Your goal
Copy out exactly each line from the line with "bpy.data.objects.remove(obj)" through the last line of the material below.
########################################
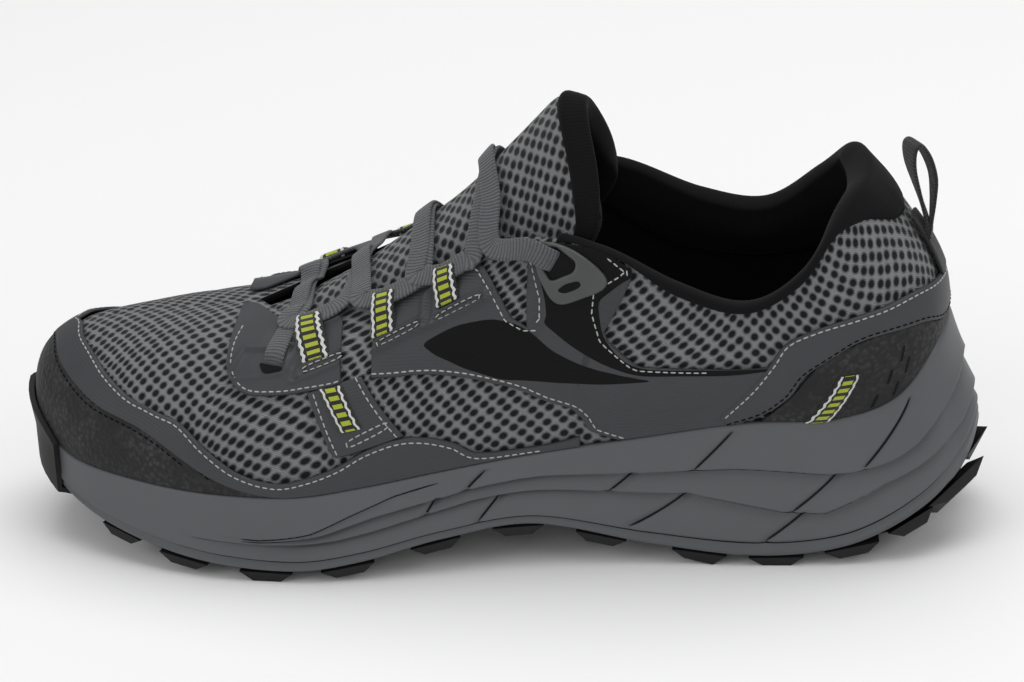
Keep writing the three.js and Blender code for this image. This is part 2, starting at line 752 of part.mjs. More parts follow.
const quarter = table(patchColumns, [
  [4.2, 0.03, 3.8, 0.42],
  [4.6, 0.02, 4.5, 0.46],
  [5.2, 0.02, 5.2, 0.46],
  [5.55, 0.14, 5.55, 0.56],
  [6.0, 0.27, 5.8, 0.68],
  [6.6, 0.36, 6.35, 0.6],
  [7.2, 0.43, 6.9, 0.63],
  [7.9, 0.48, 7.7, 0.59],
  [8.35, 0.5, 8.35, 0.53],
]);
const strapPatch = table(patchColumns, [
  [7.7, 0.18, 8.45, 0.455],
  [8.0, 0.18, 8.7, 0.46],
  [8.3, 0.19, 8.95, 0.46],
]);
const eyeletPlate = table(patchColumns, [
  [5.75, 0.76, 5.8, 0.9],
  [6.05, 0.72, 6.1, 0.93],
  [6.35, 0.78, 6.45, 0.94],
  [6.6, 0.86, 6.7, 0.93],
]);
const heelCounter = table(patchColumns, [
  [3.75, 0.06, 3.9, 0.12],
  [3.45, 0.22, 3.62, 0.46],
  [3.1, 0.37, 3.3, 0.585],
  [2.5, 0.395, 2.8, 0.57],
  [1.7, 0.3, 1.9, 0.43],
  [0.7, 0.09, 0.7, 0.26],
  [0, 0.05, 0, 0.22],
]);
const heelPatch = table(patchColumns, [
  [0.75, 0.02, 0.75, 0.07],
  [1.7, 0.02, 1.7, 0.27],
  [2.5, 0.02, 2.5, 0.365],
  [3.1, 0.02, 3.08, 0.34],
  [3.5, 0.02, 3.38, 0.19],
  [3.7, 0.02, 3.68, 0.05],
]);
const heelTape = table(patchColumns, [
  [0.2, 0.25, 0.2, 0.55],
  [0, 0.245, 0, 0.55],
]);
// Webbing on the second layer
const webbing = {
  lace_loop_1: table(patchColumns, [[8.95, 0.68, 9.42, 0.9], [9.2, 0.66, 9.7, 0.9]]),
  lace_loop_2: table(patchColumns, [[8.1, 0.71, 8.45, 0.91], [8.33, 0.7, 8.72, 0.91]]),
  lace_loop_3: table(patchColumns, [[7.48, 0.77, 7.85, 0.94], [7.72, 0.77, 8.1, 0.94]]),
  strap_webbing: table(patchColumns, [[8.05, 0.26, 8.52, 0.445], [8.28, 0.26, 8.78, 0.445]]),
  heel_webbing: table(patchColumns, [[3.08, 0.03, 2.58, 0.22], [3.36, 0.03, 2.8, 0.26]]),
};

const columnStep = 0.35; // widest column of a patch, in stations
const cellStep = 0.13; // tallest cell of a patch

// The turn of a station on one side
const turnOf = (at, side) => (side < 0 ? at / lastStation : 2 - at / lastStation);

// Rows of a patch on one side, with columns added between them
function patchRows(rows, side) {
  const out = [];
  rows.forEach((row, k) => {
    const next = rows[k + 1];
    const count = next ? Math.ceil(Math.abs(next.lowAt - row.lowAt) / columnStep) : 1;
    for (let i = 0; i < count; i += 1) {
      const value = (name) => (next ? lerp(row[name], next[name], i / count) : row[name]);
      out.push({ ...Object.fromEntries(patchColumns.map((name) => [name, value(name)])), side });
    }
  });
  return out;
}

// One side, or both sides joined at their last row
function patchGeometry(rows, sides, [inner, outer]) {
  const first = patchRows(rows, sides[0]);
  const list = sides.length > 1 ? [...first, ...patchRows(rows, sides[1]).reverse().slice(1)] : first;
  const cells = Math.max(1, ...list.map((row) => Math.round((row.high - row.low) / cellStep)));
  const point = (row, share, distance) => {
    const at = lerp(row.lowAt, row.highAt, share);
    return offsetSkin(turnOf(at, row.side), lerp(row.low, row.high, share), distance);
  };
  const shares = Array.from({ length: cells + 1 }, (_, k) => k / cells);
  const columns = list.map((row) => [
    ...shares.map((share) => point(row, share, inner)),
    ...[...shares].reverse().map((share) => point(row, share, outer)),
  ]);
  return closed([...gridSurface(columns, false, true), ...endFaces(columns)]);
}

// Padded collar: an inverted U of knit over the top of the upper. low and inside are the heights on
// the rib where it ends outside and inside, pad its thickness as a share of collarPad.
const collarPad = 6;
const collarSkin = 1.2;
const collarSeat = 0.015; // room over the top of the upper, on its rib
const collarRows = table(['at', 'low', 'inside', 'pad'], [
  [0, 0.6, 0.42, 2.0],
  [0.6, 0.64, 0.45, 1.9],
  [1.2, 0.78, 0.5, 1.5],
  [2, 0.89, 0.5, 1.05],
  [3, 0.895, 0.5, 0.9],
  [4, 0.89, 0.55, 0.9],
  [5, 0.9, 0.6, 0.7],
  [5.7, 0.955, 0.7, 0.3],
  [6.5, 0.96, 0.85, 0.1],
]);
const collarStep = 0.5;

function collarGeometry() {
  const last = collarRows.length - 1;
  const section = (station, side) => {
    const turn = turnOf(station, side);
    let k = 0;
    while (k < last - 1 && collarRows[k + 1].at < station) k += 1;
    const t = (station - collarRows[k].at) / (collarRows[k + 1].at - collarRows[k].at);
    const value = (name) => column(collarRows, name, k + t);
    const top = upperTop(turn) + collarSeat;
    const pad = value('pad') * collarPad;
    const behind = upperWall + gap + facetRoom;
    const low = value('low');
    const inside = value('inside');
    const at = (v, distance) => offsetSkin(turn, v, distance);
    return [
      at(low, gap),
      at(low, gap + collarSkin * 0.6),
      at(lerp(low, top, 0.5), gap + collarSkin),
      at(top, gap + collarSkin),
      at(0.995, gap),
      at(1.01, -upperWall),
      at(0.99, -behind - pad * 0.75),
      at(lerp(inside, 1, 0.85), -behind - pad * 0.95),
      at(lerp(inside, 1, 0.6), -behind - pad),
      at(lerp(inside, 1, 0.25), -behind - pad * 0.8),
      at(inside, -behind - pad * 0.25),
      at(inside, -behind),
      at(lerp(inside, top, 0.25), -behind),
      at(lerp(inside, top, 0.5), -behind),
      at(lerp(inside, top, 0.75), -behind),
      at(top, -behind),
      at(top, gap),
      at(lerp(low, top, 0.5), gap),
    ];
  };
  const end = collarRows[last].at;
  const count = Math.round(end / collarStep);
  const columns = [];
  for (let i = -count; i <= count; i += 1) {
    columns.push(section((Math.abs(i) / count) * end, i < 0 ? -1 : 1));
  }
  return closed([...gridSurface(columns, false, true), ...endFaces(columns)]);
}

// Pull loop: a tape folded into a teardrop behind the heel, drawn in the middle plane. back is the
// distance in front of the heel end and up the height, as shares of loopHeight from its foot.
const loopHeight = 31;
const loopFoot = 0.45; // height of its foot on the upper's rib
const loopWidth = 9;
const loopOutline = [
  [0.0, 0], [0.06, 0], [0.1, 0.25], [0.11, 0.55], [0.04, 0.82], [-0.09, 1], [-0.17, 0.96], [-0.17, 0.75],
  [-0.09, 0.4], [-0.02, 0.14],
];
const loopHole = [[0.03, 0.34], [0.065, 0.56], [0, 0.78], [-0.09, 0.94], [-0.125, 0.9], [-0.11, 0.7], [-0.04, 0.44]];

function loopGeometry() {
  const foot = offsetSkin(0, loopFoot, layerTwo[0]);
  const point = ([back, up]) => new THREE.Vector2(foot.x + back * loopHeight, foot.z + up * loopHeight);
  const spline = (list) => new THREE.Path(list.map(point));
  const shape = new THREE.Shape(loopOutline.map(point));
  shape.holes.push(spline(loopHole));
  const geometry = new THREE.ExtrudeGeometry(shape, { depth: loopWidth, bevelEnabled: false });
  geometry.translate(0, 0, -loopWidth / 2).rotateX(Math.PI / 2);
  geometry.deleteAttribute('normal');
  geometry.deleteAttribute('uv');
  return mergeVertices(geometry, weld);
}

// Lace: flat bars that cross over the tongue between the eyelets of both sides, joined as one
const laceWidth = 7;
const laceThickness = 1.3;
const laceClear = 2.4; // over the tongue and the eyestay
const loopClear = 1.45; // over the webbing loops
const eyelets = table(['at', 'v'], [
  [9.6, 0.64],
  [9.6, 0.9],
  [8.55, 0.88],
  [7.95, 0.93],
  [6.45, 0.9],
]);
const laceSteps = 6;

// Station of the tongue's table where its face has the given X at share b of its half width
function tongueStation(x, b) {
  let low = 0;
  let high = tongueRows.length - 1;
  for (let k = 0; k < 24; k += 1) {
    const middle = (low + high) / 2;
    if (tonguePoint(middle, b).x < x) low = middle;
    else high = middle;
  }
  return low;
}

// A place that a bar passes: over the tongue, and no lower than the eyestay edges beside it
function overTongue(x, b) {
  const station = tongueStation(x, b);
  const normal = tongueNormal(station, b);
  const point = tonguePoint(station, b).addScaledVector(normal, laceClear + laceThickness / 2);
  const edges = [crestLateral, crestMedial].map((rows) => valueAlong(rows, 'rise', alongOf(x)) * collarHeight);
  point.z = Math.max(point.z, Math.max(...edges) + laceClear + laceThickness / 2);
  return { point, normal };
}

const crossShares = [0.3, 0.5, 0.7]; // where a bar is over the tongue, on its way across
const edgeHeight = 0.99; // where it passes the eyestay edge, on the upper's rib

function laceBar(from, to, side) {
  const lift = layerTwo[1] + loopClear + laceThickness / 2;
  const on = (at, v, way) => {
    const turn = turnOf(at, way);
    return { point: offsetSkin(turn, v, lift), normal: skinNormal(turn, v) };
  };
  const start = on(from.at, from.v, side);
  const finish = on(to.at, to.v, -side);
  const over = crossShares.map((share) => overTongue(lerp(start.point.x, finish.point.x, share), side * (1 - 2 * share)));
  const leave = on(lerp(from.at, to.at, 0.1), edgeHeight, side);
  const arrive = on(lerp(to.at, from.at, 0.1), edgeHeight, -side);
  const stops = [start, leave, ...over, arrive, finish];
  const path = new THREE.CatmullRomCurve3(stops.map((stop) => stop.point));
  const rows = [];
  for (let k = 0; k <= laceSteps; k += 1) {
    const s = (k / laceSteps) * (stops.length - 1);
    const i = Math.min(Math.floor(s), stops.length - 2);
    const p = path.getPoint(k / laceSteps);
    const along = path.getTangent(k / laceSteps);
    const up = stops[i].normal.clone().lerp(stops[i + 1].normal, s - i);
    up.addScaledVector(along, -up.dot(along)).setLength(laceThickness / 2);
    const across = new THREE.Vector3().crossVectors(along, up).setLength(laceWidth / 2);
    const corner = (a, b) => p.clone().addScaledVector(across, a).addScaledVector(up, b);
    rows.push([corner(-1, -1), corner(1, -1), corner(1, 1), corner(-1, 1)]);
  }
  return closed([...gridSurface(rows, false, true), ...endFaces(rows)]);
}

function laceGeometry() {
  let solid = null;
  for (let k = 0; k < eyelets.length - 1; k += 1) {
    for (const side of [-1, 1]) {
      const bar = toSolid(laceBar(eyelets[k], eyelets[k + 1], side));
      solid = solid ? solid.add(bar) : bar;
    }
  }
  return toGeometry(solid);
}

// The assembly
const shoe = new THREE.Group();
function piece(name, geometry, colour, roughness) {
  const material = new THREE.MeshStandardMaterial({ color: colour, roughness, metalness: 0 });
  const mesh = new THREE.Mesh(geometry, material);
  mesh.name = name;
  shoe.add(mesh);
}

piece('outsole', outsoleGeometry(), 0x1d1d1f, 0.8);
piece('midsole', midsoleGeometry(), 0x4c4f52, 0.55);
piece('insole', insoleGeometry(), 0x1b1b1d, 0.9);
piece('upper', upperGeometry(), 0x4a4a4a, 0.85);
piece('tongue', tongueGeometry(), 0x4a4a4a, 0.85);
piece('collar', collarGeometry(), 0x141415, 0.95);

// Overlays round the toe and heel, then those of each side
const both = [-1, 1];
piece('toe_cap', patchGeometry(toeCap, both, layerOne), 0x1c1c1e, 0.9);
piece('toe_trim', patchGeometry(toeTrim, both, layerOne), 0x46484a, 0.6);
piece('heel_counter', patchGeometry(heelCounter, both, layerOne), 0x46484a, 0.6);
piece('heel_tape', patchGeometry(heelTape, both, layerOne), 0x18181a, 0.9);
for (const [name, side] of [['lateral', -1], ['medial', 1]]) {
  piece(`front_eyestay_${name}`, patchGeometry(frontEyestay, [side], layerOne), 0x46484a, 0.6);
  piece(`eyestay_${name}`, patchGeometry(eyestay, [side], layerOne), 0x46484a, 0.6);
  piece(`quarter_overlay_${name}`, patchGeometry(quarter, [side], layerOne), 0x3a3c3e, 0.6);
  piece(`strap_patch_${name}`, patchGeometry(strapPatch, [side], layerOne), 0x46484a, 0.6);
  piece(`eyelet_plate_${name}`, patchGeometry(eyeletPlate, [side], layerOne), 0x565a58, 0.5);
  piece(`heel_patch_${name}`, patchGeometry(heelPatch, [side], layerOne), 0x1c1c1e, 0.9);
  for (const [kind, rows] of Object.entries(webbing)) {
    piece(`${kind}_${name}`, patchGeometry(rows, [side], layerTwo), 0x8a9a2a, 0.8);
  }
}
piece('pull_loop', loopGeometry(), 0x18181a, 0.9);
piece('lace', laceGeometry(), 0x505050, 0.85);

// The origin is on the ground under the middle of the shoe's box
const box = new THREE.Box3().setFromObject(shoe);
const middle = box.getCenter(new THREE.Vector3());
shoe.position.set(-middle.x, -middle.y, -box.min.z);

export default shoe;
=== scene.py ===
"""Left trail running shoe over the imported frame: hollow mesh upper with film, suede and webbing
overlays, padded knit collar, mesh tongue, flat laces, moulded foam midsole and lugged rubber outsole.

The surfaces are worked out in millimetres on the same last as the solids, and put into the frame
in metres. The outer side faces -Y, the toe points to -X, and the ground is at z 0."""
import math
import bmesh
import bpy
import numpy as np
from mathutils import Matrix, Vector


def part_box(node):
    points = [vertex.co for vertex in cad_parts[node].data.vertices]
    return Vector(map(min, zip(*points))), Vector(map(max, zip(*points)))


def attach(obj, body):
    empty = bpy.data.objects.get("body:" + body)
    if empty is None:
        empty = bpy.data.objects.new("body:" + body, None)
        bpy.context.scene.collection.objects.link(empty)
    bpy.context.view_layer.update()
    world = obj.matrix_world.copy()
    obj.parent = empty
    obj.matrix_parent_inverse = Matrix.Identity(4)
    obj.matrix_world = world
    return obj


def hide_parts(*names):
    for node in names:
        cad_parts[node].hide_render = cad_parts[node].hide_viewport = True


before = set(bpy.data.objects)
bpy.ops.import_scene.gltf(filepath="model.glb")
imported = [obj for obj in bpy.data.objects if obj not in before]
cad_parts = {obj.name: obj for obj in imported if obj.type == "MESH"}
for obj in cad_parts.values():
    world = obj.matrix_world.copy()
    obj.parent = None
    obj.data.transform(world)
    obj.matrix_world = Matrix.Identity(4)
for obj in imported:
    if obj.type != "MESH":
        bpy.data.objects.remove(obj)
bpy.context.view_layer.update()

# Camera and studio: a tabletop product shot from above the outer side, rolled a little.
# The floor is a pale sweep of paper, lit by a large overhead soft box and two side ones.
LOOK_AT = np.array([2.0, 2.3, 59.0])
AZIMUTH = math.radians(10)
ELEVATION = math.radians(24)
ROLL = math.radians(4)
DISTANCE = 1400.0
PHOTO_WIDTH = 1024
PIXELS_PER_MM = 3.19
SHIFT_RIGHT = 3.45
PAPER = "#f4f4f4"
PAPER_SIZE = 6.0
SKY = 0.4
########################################
The solution
        bpy.data.objects.remove(obj)
bpy.context.view_layer.update()

# Camera and studio: a tabletop product shot from above the outer side, rolled a little.
# The floor is a pale sweep of paper, lit by a large overhead soft box and two side ones.
LOOK_AT = np.array([2.0, 2.3, 59.0])
AZIMUTH = math.radians(10)
ELEVATION = math.radians(24)
ROLL = math.radians(4)
DISTANCE = 1400.0
PHOTO_WIDTH = 1024
PIXELS_PER_MM = 3.19
SHIFT_RIGHT = 3.45
PAPER = "#f4f4f4"
PAPER_SIZE = 6.0
SKY = 0.4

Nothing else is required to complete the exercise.